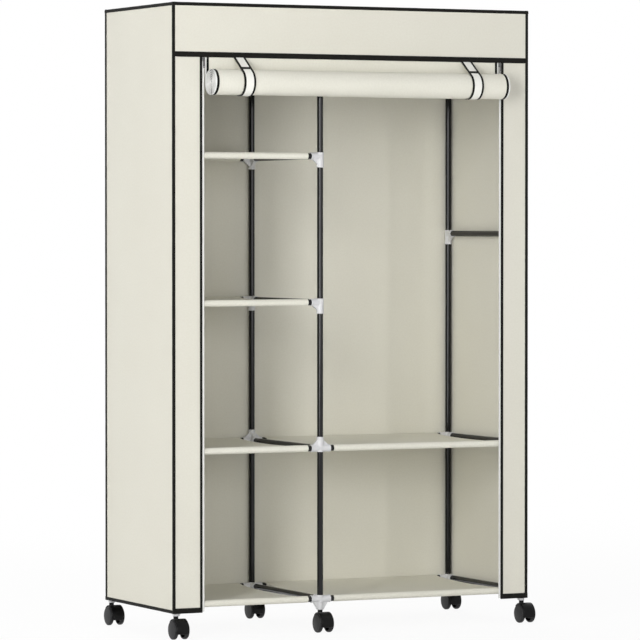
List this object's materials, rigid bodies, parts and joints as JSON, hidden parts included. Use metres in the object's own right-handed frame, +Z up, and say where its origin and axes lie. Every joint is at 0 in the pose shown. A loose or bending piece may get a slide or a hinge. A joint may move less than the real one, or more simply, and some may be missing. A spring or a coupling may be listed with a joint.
{
  "type": "portable fabric wardrobe",
  "caption": "Tube-framed clothes cupboard on casters under a sewn cloth cover, with a roll-up door, cloth shelves and a hanging rod.",
  "frame": {"origin": "on the floor, under the middle of the whole wardrobe's reach in X and Y", "axes": "+X to the viewer's right when facing the door, +Y to the back, +Z up"},
  "size_m": [1.071, 0.5206, 1.6559],
  "materials": {
    "tube": "black glossy powder coat",
    "connector": "white moulded polypropylene, satin",
    "shelf_cloth": "cream non-woven cloth",
    "cover_cloth": "ivory non-woven cloth",
    "door_cloth": "cream non-woven cloth",
    "strap": "white cloth tape",
    "binding": "black woven binding tape",
    "caster_hood": "black moulded nylon",
    "caster_wheel": "dark moulded nylon",
    "zipper": "grey painted zinc alloy"
  },
  "bodies": {
    "frame_and_cover": {"upright_left_front": "tube", "upright_left_back": "tube", "upright_centre_front": "tube", "upright_centre_back": "tube", "upright_right_front": "tube", "upright_right_back": "tube", "rung_left_bottom": "connector", "rung_left_first": "connector", "rung_left_second": "connector", "rung_left_third": "connector", "rung_left_top": "connector", "rung_centre_bottom": "connector", "rung_centre_first": "connector", "rung_centre_second": "connector", "rung_centre_third": "connector", "rung_centre_top": "connector", "rung_right_bottom": "connector", "rung_right_first": "connector", "rung_right_top": "connector", "rung_right_brace": "connector", "rung_centre_rod": "connector", "rung_right_rod": "connector", "top_rail_left_front": "tube", "top_rail_left_back": "tube", "top_rail_right_front": "tube", "top_rail_right_back": "tube", "hanging_rod": "tube", "shelf_left_bottom": "shelf_cloth", "shelf_right_bottom": "shelf_cloth", "shelf_left_first": "shelf_cloth", "shelf_right_first": "shelf_cloth", "shelf_left_second": "shelf_cloth", "shelf_left_third": "shelf_cloth", "cover_roof": "cover_cloth", "cover_back": "cover_cloth", "cover_side_left": "cover_cloth", "cover_side_right": "cover_cloth", "valance": "cover_cloth", "front_flap_left": "cover_cloth", "front_flap_right": "cover_cloth", "cover_binding": "binding", "door_panel": "door_cloth", "door_strap_left": "strap", "door_strap_right": "strap"},
    "caster_left_front": {"caster_hood_left_front": "caster_hood"},
    "wheels_left_front": {"caster_wheels_left_front": "caster_wheel"},
    "caster_left_back": {"caster_hood_left_back": "caster_hood"},
    "wheels_left_back": {"caster_wheels_left_back": "caster_wheel"},
    "caster_centre_front": {"caster_hood_centre_front": "caster_hood"},
    "wheels_centre_front": {"caster_wheels_centre_front": "caster_wheel"},
    "caster_centre_back": {"caster_hood_centre_back": "caster_hood"},
    "wheels_centre_back": {"caster_wheels_centre_back": "caster_wheel"},
    "caster_right_front": {"caster_hood_right_front": "caster_hood"},
    "wheels_right_front": {"caster_wheels_right_front": "caster_wheel"},
    "caster_right_back": {"caster_hood_right_back": "caster_hood"},
    "wheels_right_back": {"caster_wheels_right_back": "caster_wheel"},
    "slider_left": {"zipper_slider_left": "zipper"},
    "pull_left": {"zipper_pull_left": "zipper"},
    "slider_right": {"zipper_slider_right": "zipper"},
    "pull_right": {"zipper_pull_right": "zipper"}
  },
  "joints": [
    {"name": "swivel_left_front", "type": "hinge", "parent": "frame_and_cover", "child": "caster_left_front", "pos_m": [-0.513, -0.17882, 0.059], "axis": [0, 0, 1], "continuous": true},
    {"name": "roll_left_front", "type": "hinge", "parent": "caster_left_front", "child": "wheels_left_front", "pos_m": [-0.513, -0.19782, 0.025], "axis": [1, 0, 0], "continuous": true},
    {"name": "swivel_left_back", "type": "hinge", "parent": "frame_and_cover", "child": "caster_left_back", "pos_m": [-0.513, 0.24718, 0.059], "axis": [0, 0, 1], "continuous": true},
    {"name": "roll_left_back", "type": "hinge", "parent": "caster_left_back", "child": "wheels_left_back", "pos_m": [-0.513, 0.22818, 0.025], "axis": [1, 0, 0], "continuous": true},
    {"name": "swivel_centre_front", "type": "hinge", "parent": "frame_and_cover", "child": "caster_centre_front", "pos_m": [-0.095, -0.17882, 0.059], "axis": [0, 0, 1], "continuous": true},
    {"name": "roll_centre_front", "type": "hinge", "parent": "caster_centre_front", "child": "wheels_centre_front", "pos_m": [-0.095, -0.19782, 0.025], "axis": [1, 0, 0], "continuous": true},
    {"name": "swivel_centre_back", "type": "hinge", "parent": "frame_and_cover", "child": "caster_centre_back", "pos_m": [-0.095, 0.24718, 0.059], "axis": [0, 0, 1], "continuous": true},
    {"name": "roll_centre_back", "type": "hinge", "parent": "caster_centre_back", "child": "wheels_centre_back", "pos_m": [-0.095, 0.22818, 0.025], "axis": [1, 0, 0], "continuous": true},
    {"name": "swivel_right_front", "type": "hinge", "parent": "frame_and_cover", "child": "caster_right_front", "pos_m": [0.513, -0.17882, 0.059], "axis": [0, 0, 1], "continuous": true},
    {"name": "roll_right_front", "type": "hinge", "parent": "caster_right_front", "child": "wheels_right_front", "pos_m": [0.513, -0.19782, 0.025], "axis": [1, 0, 0], "continuous": true},
    {"name": "swivel_right_back", "type": "hinge", "parent": "frame_and_cover", "child": "caster_right_back", "pos_m": [0.513, 0.24718, 0.059], "axis": [0, 0, 1], "continuous": true},
    {"name": "roll_right_back", "type": "hinge", "parent": "caster_right_back", "child": "wheels_right_back", "pos_m": [0.513, 0.22818, 0.025], "axis": [1, 0, 0], "continuous": true},
    {"name": "zip_left", "type": "slide", "parent": "frame_and_cover", "child": "slider_left", "axis": [0, 0, 1], "range_m": [-1.42, 0]},
    {"name": "pull_tab_left", "type": "hinge", "parent": "slider_left", "child": "pull_left", "pos_m": [-0.43825, -0.19387, 1.5077], "axis": [-1, 0, 0], "range_deg": [0, 165]},
    {"name": "zip_right", "type": "slide", "parent": "frame_and_cover", "child": "slider_right", "axis": [0, 0, 1], "range_m": [-1.42, 0]},
    {"name": "pull_tab_right", "type": "hinge", "parent": "slider_right", "child": "pull_right", "pos_m": [0.43825, -0.19387, 1.5077], "axis": [-1, 0, 0], "range_deg": [0, 165]}
  ]
}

[Request]:
Check each line above for the word "bodies" and copy the ones that have it.

[Worked solution]:
List this object's materials, rigid bodies, parts and joints as JSON, hidden parts included. Use metres in the object's own right-handed frame, +Z up, and say where its origin and axes lie. Every joint is at 0 in the pose shown. A loose or bending piece may get a slide or a hinge. A joint may move less than the real one, or more simply, and some may be missing. A spring or a coupling may be listed with a joint.
  "bodies": {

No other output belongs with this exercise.